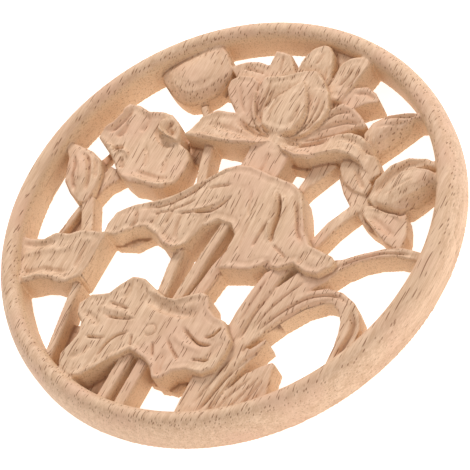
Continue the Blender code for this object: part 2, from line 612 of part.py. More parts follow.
def carve_veins(c):
    veins = {
        "right": [(7.5, -38.5), (12, -41), (16, -42.3), (20, -41.5)],
        "right_fork": [(20, -35.5), (19, -38.5), (16, -39.8)],
        "lower_right": [(4.5, -43.5), (8, -46.5), (12, -49.3)],
        "right_low": [(16, -48), (21.5, -46.3)],
        "lower": [(0.5, -46), (3.2, -50.5)],
        "lower_left": [(-8, -45), (-12, -47.5), (-14, -51.5), (-14.8, -57)],
        "lower_short": [(-7.3, -46), (-6, -49)],
        "left": [(-20, -42.3), (-16, -42.2), (-9, -40.8)],
        "upper_left": [(-20, -37.8), (-13, -38.2)],
        "left_low": [(-21, -51), (-15.5, -49.5)],
    }
    for name, line in veins.items():
        ends = {0, len(line) - 1}
        path = [(*p, VEIN_END if i in ends else VEIN_DEEP) for i, p in enumerate(line)]
        c.groove(f"lower_leaf_vein_{name}", path, 0.5)
    c.groove(
        "middle_leaf_fold_right",
        [(13.5, 13, 10.4), (16, 9.5, 9), (17.5, 5, 8.4), (18.5, 0, 8.6), (20, -4, 9.6)], 0.9,
    )
    c.groove("middle_leaf_fold_left", [(-9, -1.5, 9.9), (-5, 1, 9.3), (-0.3, 8, 10.3)], 0.7)
    c.groove("middle_leaf_fold_top", [(-9.5, 7.5, 10.6), (-2.5, 11.3, 10.6)], 0.7)


def finish(ring, blocks, cuts, carving_material):
    join = ring.modifiers.new("carved_blocks", "BOOLEAN")
    join.operation = "UNION"
    join.operand_type = "COLLECTION"
    join.collection = blocks
    join.solver = "EXACT"
    carve = ring.modifiers.new("knife_cuts", "BOOLEAN")
    carve.operation = "DIFFERENCE"
    carve.operand_type = "COLLECTION"
    carve.collection = cuts
    carve.solver = "EXACT"
    ring.data.materials.append(carving_material)


def add_waste_below(cuts):
    """The board below the back, sawn away so that the back is flat."""
    half = 0.6 * DIAMETER
    levels = (-4 * SAW_ALLOWANCE, 0)
    corners = [(x, y, z) for z in levels for y in (-half, half) for x in (-half, half)]
    sides = [(0, 2, 3, 1), (4, 5, 7, 6), (0, 1, 5, 4), (2, 6, 7, 3), (0, 4, 6, 2), (1, 3, 7, 5)]
    add_mesh("waste_below_back", corners, sides, cuts)


def main():
    clear_scene()
    part = collection("carved_wood_rosette")
    blocks = collection("carving_blocks", hidden=True)
    cuts = collection("carving_cuts", hidden=True)
    ring = build_ring(part)
    c = Carving(blocks, cuts)
    carve_seed_pod(c)
    carve_flower(c)
    carve_buds(c)
    carve_leaves(c)
    carve_stems(c)
    carve_grass(c)
    carve_veins(c)
    add_waste_below(cuts)
    finish(ring, blocks, cuts, wood())


main()
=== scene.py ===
"""The looks of a carved wood rosette.

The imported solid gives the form. This script works the finer relief into a copy of it,
gives it bare wood, and sets it on a pale floor under soft studio light.
"""

import json
import logging
import math
from dataclasses import dataclass
from enum import Enum

import bpy
import numpy as np
from mathutils import Matrix, Vector
from mathutils.bvhtree import BVHTree

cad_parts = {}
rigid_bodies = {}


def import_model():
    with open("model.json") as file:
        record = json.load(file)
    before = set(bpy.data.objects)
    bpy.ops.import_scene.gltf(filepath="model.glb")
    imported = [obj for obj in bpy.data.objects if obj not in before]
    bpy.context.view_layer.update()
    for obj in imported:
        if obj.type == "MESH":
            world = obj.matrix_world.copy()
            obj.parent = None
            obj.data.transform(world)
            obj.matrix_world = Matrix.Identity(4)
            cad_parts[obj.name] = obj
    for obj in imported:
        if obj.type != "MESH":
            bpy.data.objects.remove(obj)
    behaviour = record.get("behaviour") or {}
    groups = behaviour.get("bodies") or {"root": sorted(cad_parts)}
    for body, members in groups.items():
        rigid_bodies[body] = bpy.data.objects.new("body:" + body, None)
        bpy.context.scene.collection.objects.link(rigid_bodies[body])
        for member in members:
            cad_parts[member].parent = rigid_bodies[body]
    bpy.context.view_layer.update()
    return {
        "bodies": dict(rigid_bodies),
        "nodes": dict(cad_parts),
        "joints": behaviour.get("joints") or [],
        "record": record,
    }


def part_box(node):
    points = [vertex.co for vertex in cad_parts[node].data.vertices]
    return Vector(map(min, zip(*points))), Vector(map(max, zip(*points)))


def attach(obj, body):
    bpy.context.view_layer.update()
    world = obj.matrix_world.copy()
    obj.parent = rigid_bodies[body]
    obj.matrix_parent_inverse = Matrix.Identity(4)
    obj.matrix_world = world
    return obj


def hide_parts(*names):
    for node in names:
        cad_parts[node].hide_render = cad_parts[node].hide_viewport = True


LOG = logging.getLogger("rosette")
MM = 0.001
Point = tuple[float, float]
Colour = tuple[float, float, float]


# Node trees


class Value:
    """A number that flows through a node tree, worked with by Python's operators."""

    def __init__(self, nodes: "Nodes", socket: bpy.types.NodeSocket) -> None:
        """Keeps the socket that carries the number.

        Args:
            nodes: what adds nodes to the tree.
            socket: the output that carries the number.
        """
        self.nodes = nodes
        self.socket = socket

    def __add__(self, other: "Value | float") -> "Value":
        """The sum."""
        return self.nodes.math("ADD", self, other)

    def __sub__(self, other: "Value | float") -> "Value":
        """The difference."""
        return self.nodes.math("SUBTRACT", self, other)

    def __rsub__(self, other: float) -> "Value":
        """The difference, taken from a plain number."""
        return self.nodes.math("SUBTRACT", other, self)

    def __mul__(self, other: "Value | float") -> "Value":
        """The product."""
        return self.nodes.math("MULTIPLY", self, other)

    __radd__ = __add__
    __rmul__ = __mul__

    def step(self, low: float, high: float) -> "Value":
        """A soft step.

        Args:
            low: where the step is 0.
            high: where the step is 1, which may be below low.

        Returns:
            A value from 0 to 1.
        """
        node = self.nodes.add(
            "ShaderNodeMapRange",
            {"interpolation_type": "SMOOTHSTEP"},
            {"Value": self, "From Min": low, "From Max": high},
        )
        return Value(self.nodes, node.outputs["Result"])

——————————

■ **THE EXERCISE**
Start at the line with "obj.parent = rigid_bodies[body]", stop at the line with "Colour = tuple[float, float, float]", and return every line in that stretch exactly, those two included.

■ **SOLUTION FOR THIS PROBLEM**
    obj.parent = rigid_bodies[body]
    obj.matrix_parent_inverse = Matrix.Identity(4)
    obj.matrix_world = world
    return obj


def hide_parts(*names):
    for node in names:
        cad_parts[node].hide_render = cad_parts[node].hide_viewport = True


LOG = logging.getLogger("rosette")
MM = 0.001
Point = tuple[float, float]
Colour = tuple[float, float, float]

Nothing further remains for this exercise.